A number of State Highways were constructed including all regions of the state under Second Chandy ministry, and the final decision to widen the National highways of the state to 45 m was taken in 2014.

== Illness and death ==
Ebrahimkunju was diagnosed with multiple myeloma in November 2020 and underwent chemotherapy. As per medical reports he needed further treatment. Doctors added that he had serious health issues and required continuous medical care.

Ebrahimkunju died at Lakeshore Hospital in Kochi, on 6 January 2026, at the age of 73. He had been undergoing treatment for multiple myeloma, heart failure and chronic kidney disease before his death.

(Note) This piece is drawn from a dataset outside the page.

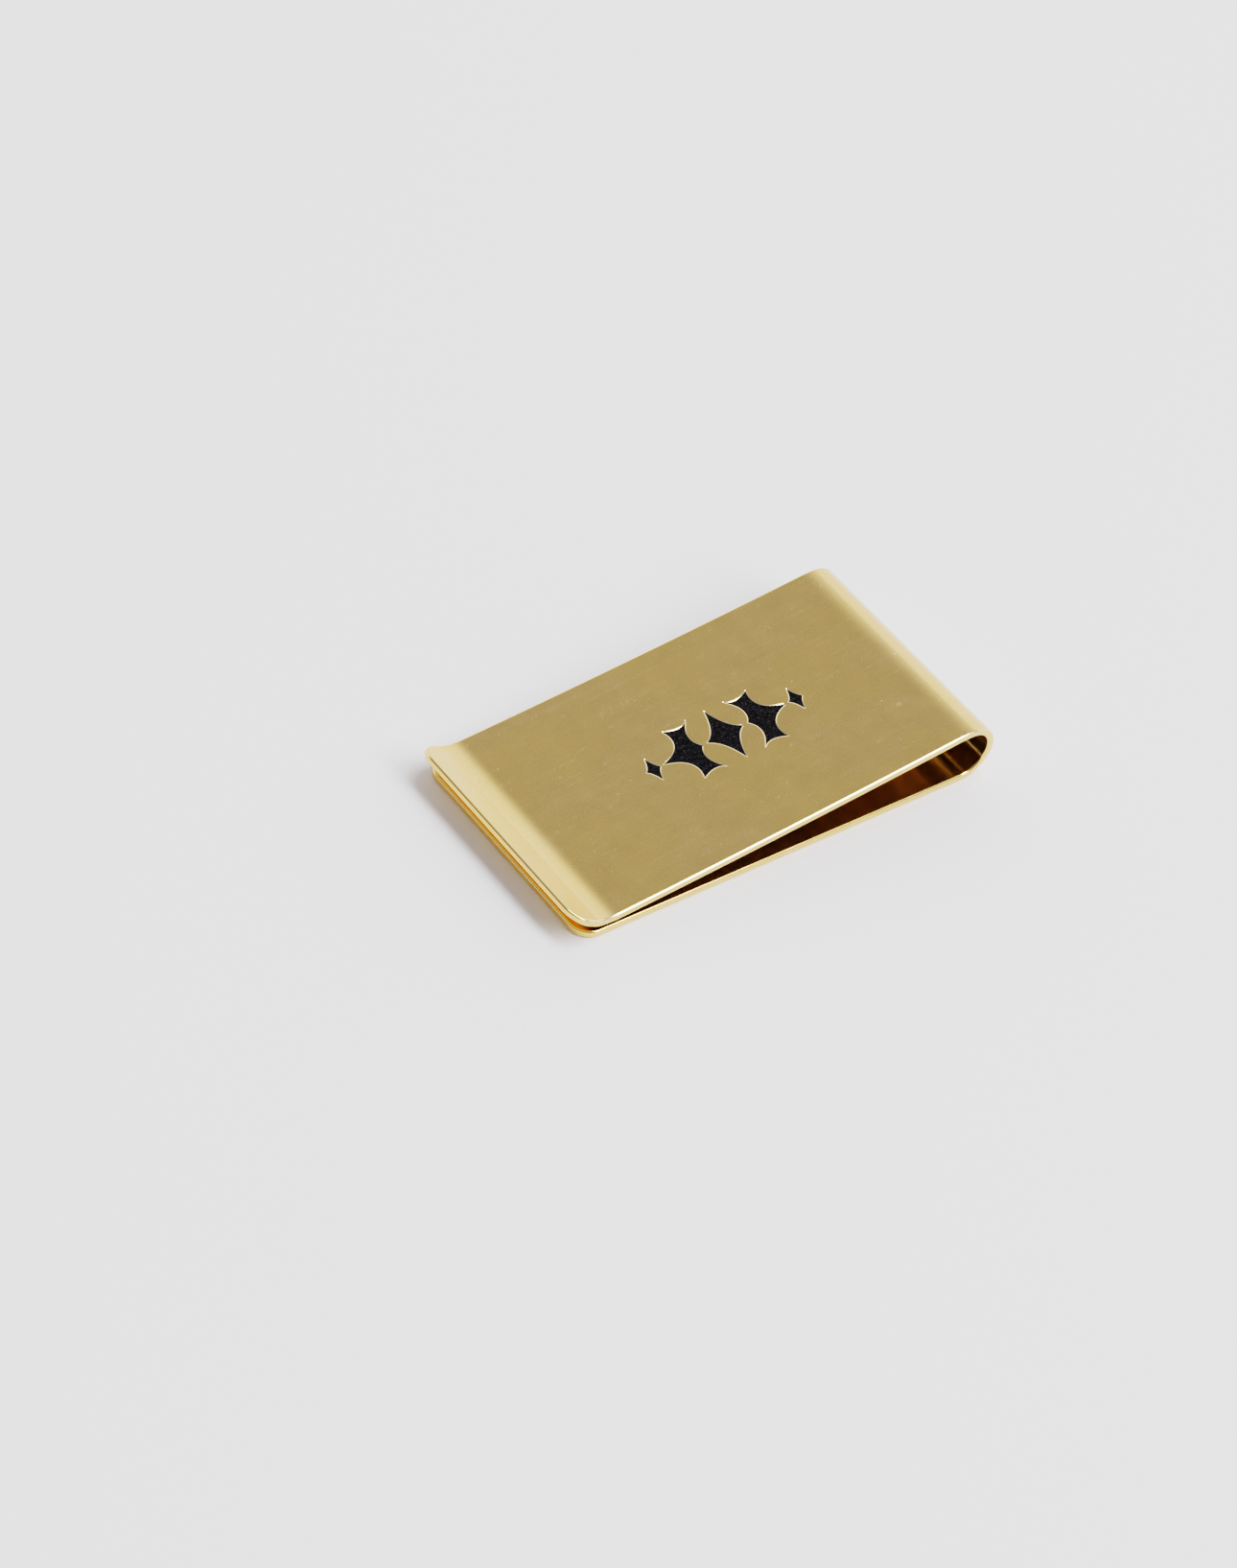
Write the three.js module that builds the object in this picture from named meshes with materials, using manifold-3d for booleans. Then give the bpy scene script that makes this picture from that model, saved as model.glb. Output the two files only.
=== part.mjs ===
// Spring money clip: a strip of sheet metal folded into a U, with a black enamel ornament let into
// its front leaf. Millimetres, +Z up. The clip lies on its back leaf. +X runs from the flared lip to
// the bend, Y runs across the strip, and the origin is on the resting surface under the middle.
//
// The strip is one piece of metal. It is divided here where it is formed or where it flexes: back
// leaf, the two halves of the bend, front leaf and lip. The halves of the bend part at its apex.

import * as THREE from "three";
import { mergeVertices } from "three/addons/utils/BufferGeometryUtils.js";
import Module from "manifold-3d";

// The strip
const LENGTH = 56; // over everything, from the lip to the outside of the bend
const WIDTH = 28;
const THICKNESS = 0.9;
const CORNER_RADIUS = 2.4; // the free corners, seen from above
const BEND_RADIUS = 3.7; // to the outside face
const NOTE_GAP = 0.3; // between the leaves at the pinch line
const LIP_RADIUS = 3; // to the outside face of the front leaf
const LIP_TURN = THREE.MathUtils.degToRad(35); // from the front leaf to the straight of the lip
const LIP_STRAIGHT = 3.4;
const BACK_SETBACK = 1.5; // the back leaf ends this far short of the lip
const SEAM = 0.02; // between two zones of the strip

// The ornament, drawn on the face of the front leaf about a point near its middle
const ORNAMENT_SHIFT = 1.4; // from the middle, towards the bend
const POCKET_DEPTH = 0.3;
const ENAMEL_SINK = 0.03; // the enamel's face below the metal
const ENAMEL_CLEARANCE = 0.03; // all round, and under the enamel
const STAR = { reach: 2.35, height: 3.75, waist: 0.72 };
const LOZENGE = { centre: 9.35, reach: 0.9, height: 1.6, waist: 0.36 };
// A forked bracket, upper half: its two horns, the cusp facing the star and the spike facing away,
// with the control points of the curves between them
const BRACKET = {
  innerHorn: [2.45, 3.75],
  fork: [[3.2, 2.9], [4.6, 3.2]],
  outerHorn: [5.5, 3.75],
  back: [[5, 2.7], [4.9, 0.7]],
  spike: [8.1, 0],
  cusp: [3, 0],
  hollow: [[3.9, 0.9], [3.9, 2.3]],
};

const BEND_STEPS = 18; // for each half of the bend
const LIP_STEPS = 8;
const CURVE_STEPS = 10;
const SHARPEST = 4; // limit on how far a tip moves when its outline grows

const wasm = await Module();
wasm.setup();

const gold = { color: 0xb8a25f, roughness: 0.28, metalness: 1 };
const enamel = { color: 0x121116, roughness: 0.3, metalness: 0 };

const clip = new THREE.Group();

function addPart(name, geometry, finish) {
  const mesh = new THREE.Mesh(geometry, new THREE.MeshStandardMaterial(finish));
  mesh.name = name;
  clip.add(mesh);
}

// Solid geometry for booleans

function toManifold(geometry) {
  const bare = geometry.clone();
  bare.deleteAttribute("normal");
  bare.deleteAttribute("uv");
  const merged = mergeVertices(bare, 1e-4);
  const vertProperties = new Float32Array(merged.attributes.position.array);
  const triVerts = new Uint32Array(merged.index.array);
  return new wasm.Manifold(new wasm.Mesh({ numProp: 3, vertProperties, triVerts }));
}

function toGeometry(solid) {
  const mesh = solid.getMesh();
  const geometry = new THREE.BufferGeometry();
  geometry.setAttribute("position", new THREE.BufferAttribute(mesh.vertProperties, 3));
  geometry.setIndex(new THREE.BufferAttribute(mesh.triVerts, 1));
  geometry.computeVertexNormals();
  return geometry;
}

// The side view of the strip. Headings are directions in the XZ plane, turning from +X towards +Z.

function along(point, heading, distance) {
  return new THREE.Vector2(
    point.x + distance * Math.cos(heading),
    point.y + distance * Math.sin(heading),
  );
}

// Slope of the front leaf that brings its inside face to NOTE_GAP over the back leaf at the lip
function solveLeaf() {
  const centreX = LENGTH / 2 - BEND_RADIUS;
  let slope = 0.1;
  let length = 0;
  for (let pass = 0; pass < 40; pass += 1) {
    const rise = LIP_TURN - slope;
    const lipReach = LIP_RADIUS * (Math.sin(rise) + Math.sin(slope))
      + LIP_STRAIGHT * Math.cos(rise) + THICKNESS * Math.sin(rise);
    const startX = centreX - BEND_RADIUS * Math.sin(slope);
    length = (startX + LENGTH / 2 - lipReach) / Math.cos(slope);
    const insideTop = BEND_RADIUS + (BEND_RADIUS - THICKNESS) * Math.cos(slope);
    slope = Math.asin((insideTop - THICKNESS - NOTE_GAP) / length);
  }
  return { slope, length };
}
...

He had been admitted to hospital on 4 January following health-related complications, according to hospital authorities.

== Awards ==
Ebrahimkunju was awarded many accolades for his exemplary development works as Minister.

| Name of Award | Awarder |
|---|---|
| Best Minister in Kerala State Cabinet 2012. | Deccan Chronicle (English Daily). |
| Best Minister of 2013. | Keli Kerala. |
| Minister of Excellence Award | International Road Federation, USA. |
| Global Road Achievement Award 2015 | Indo American Press Club. |
| Kerala Ratna Puraskaram. | Keraleeyam U.K. Chapter of Global Kerala initiative. |
| Palakkad development Award. | Palakkad Development Samithy. |

== Controversies ==

=== Palarivattom Flyover scam ===
- Ebrahimkunju was the 12th minister in the second Oommen Chandy ministry (2011–16) to be charged with graft by the Vigilance and Anti-Corruption Bureau. Both Enforcement Directorate (ED) and Kerala Vigilance and Anti-Corruption Bureau (VACB) are conducting investigation against V K Ebrahim Kunju in the alleged money laundering case and Palarivattom flyover corruption case.
- 5 February 2020: Kerala Governor Arif Mohammed Khan granted permission to prosecute former PWD minister and Muslim League leader VK Ebrahim Kunju MLA in the Palarivattom flyover scam.
- 29 February 2020: The vigilance and anti-corruption bureau interrogated V. K. Ebrahim Kunju.
- 9 March 2020: The Kerala Vigilance and Anti-Corruption Bureau conducted raids at the residence of V K Ebrahim Kunju in Kochi.

==== Money laundering ====
- 15 November 2019: The Kerala High Court ordered the Enforcement Directorate (ED) to investigate the case involving allegations of money laundering against former PWD minister VK Ebrahim Kunju. He was accused of depositing Rs 10 crores into the bank accounts of IUML's mouthpiece Chandrika when high-value currency notes of Rs 500 and Rs 1000 were banned by the central government in November 2016.
- 29 May 2020: Vigilance and Anti-Corruption Bureau interrogated V K Ebrahim Kunju in connection with money laundering case. He entered into controversy after he offered Gireesh Babu, the complainant Rs 5 lakh to withdraw the complaint.

Assembly polls in Kerala will be held on 6 April as declared by Election Commission. Vigilance probe team plans to submit chargesheet before Kerala Assembly Polls.